>> start Data section

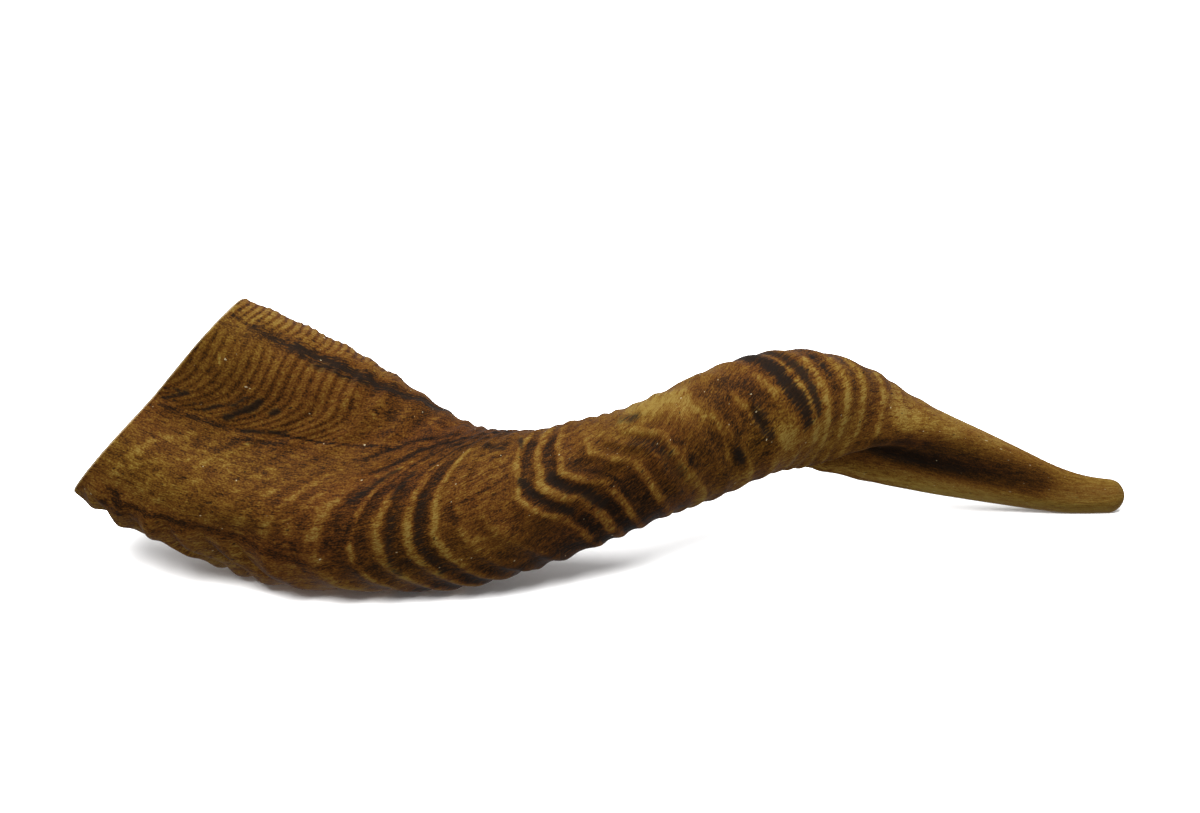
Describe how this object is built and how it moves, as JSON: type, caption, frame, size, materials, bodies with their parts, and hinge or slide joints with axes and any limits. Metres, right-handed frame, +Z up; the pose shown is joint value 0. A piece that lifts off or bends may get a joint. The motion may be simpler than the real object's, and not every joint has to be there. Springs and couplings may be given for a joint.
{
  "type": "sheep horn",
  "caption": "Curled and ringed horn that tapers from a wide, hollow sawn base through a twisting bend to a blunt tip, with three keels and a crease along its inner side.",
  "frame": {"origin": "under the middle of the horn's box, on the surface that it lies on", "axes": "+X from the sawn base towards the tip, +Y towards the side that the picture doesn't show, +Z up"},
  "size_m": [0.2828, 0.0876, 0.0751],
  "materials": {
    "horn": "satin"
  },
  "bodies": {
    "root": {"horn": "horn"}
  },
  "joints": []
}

>> end Data section

**What the task asks**
Copy down the whole of the data above, matching it exactly.

**Response to the task**
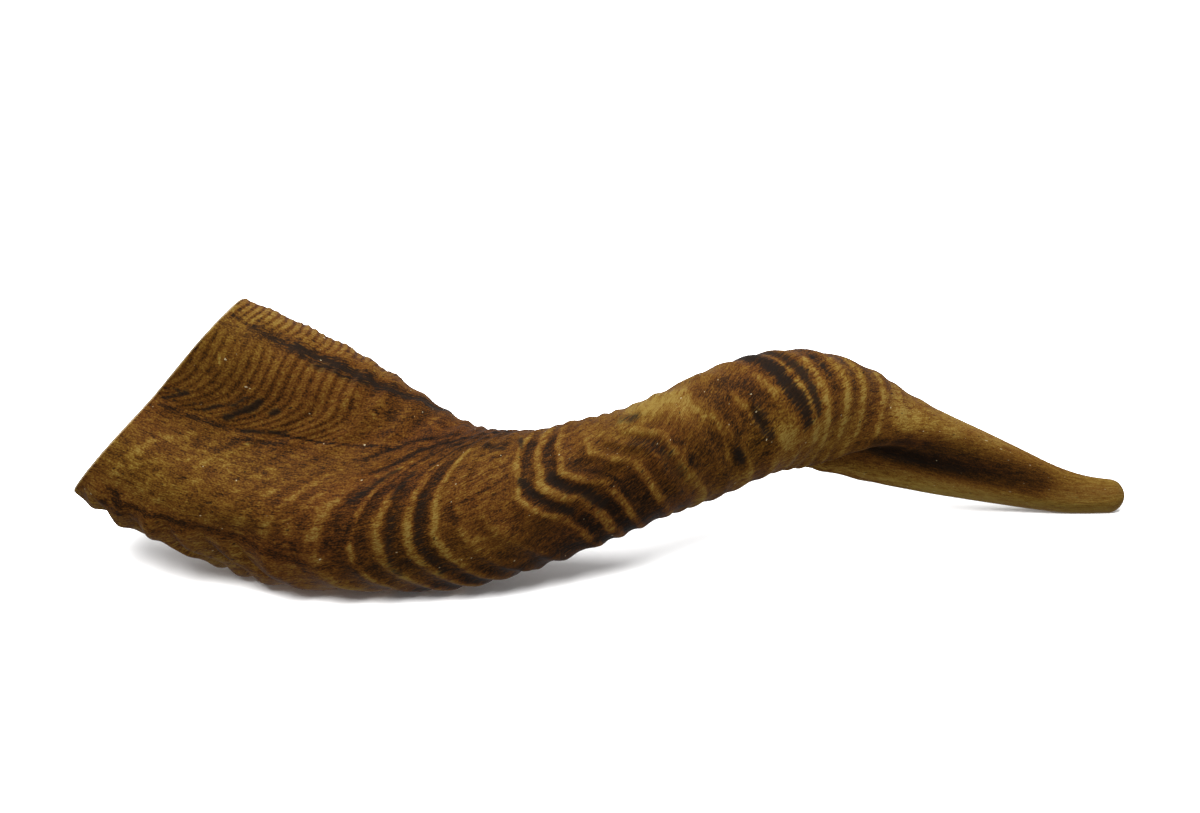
Describe how this object is built and how it moves, as JSON: type, caption, frame, size, materials, bodies with their parts, and hinge or slide joints with axes and any limits. Metres, right-handed frame, +Z up; the pose shown is joint value 0. A piece that lifts off or bends may get a joint. The motion may be simpler than the real object's, and not every joint has to be there. Springs and couplings may be given for a joint.
{
  "type": "sheep horn",
  "caption": "Curled and ringed horn that tapers from a wide, hollow sawn base through a twisting bend to a blunt tip, with three keels and a crease along its inner side.",
  "frame": {"origin": "under the middle of the horn's box, on the surface that it lies on", "axes": "+X from the sawn base towards the tip, +Y towards the side that the picture doesn't show, +Z up"},
  "size_m": [0.2828, 0.0876, 0.0751],
  "materials": {
    "horn": "satin"
  },
  "bodies": {
    "root": {"horn": "horn"}
  },
  "joints": []
}